Work ethic is important to Paekau. Last year, she was training three or four times a day to become a better league player.
“I would wake up at 3.45am to go to the gym. I was working with my partner who owns a scaffolding company, so I was helping him out on site at 6am,” she says.
“It was a big goal of mine to ‘work hard, train hard, and all the achievements will come later’.” Achievements like playing for the All Stars, the Eels and now the Kiwi Ferns.
But back to the scaffolding. Paekau was “on the tools with all the boys”, erecting and dismantling scaffold structures.
“It was my favourite job. Because I was training and studying fulltime as well, it was hard to find a job that would fit into my schedule,” she says. “So my partner said ‘Well, you can come work for me’, and I was really grateful.
“It was so cool. But oh my god, it was like a workout every day. Honestly, I had to lug scaffolding gear – and for those who don’t know, it’s really heavy.”
Then the opportunity came for Paekau to move to Australia and play in the NRLW with the Parramatta club. She made five appearances for the Eels this season.
“I’ve always wanted to play in NRLW so just being a part of it was so cool. Being part of the professionalism of the game and actually seeing it, right in front of me, not just on the TV,” she says. “I definitely want to play it again next year. It’s tough relocating to Australia, so if we could have the Warriors playing in the competition again sometime soon, that would be awesome.”
Paekau is preparing for life after sport, too, with one semester to go to finish her law degree at the University of Waikato. She’s been studying online so she can juggle it with training and playing.

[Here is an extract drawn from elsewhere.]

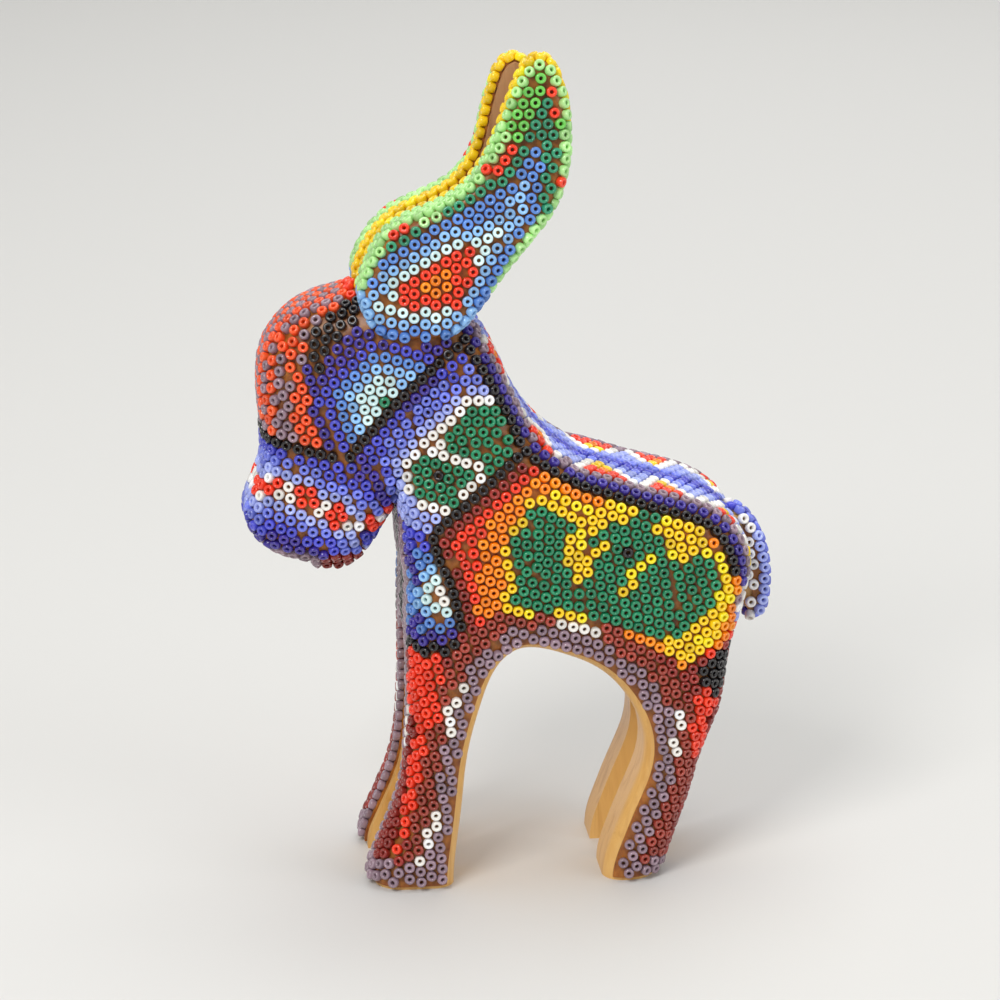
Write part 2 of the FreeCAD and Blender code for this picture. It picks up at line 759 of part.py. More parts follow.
def ear_rim(outline, side):
    """The row along the rim of an ear, beside its bare inner face."""
    edge = shifted(outline, dim("ear_inset") - 1.0, True)
    y = side * (dim("ear_gap_half") + 1.5)
    start = 29
    order = edge[start:] + edge[:start]
    return [Vector(x, y, z) for x, z in order + order[:1]]


# Guide lines on the body: places in the bead layer as x, distance from the middle plane, z.
BACK_LINE = [(-9.4, 12.1, 110.1), (-8.0, 13.2, 107.1), (-3.1, 13.6, 98.6), (-0.6, 14.0, 94.2),
             (1.1, 15.7, 89.3), (3.5, 16.2, 87.0), (8.1, 16.7, 84.0), (15.4, 16.7, 80.6),
             (31.2, 16.9, 75.4), (36.3, 16.8, 73.6), (39.4, 17.3, 70.8), (41.5, 17.9, 66.7),
             (42.6, 17.5, 61.6)]
NECK_LINE = [(0.4, 16.6, 88.0), (-2.6, 17.9, 85.5), (-10.8, 17.9, 77.9), (-15.0, 17.6, 74.4),
             (-16.4, 17.4, 71.9), (-15.5, 17.7, 68.0), (-13.6, 18.6, 64.2), (-12.3, 18.7, 60.1),
             (-11.0, 18.7, 53.6)]
CHEEK_LINE = [(-10.6, 13.1, 109.1), (-14.5, 13.6, 106.0), (-22.2, 14.7, 99.1),
              (-29.5, 14.1, 90.7), (-32.5, 13.4, 86.8)]
NOSE_LINE = [(-47.9, 0.0, 91.0), (-47.3, 6.7, 90.1), (-43.9, 10.2, 89.4), (-40.1, 11.4, 88.5),
             (-36.4, 12.4, 87.8), (-32.5, 13.4, 86.8)]
FACE_LINE = [(-28.0, 0.0, 118.4), (-34.0, 0.0, 117.6), (-39.0, 0.0, 115.4), (-43.6, 0.0, 111.8),
             (-46.6, 0.0, 107.0), (-47.8, 0.0, 101.0), (-47.6, 0.0, 93.0)]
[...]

“It’s weird because as a kid I wanted to do architecture – I’ve always been an arty girl, drawing houses and stuff,” she says. “But I ended up enrolling in law – and it’s definitely something I love doing, especially when I’m in study mode.
“I’ve found a real passion for it, for my people and my culture. Obviously, there’s still a lot going on, with Māori around the treaty and land – and that’s become the reason I’m still doing this and thriving.
“And also because my nana hassles me all the time, like ‘Are you still doing your law degree?’”
While her two careers may clash at times, Paekau knows she has to make it work.
“I always tell myself I have no excuses because there are so many women playing league who juggle so many things. A lot of them are mums, like Apii [Nicholls] – she’s a cop and a mum who plays footy,” she says.
“So I say ‘Well, you know what? If they can do it, I can do it too’. I think we feed off each other.”
* The Kiwi Ferns meet Tonga in the Pacific Championship today at 3.45pm as part of a league triple header at Eden Park (Kiwis A v Tonga A men at 1.30pm, and Kiwis v Toa Samoa at 6pm). All games will be live on Sky Sport 4.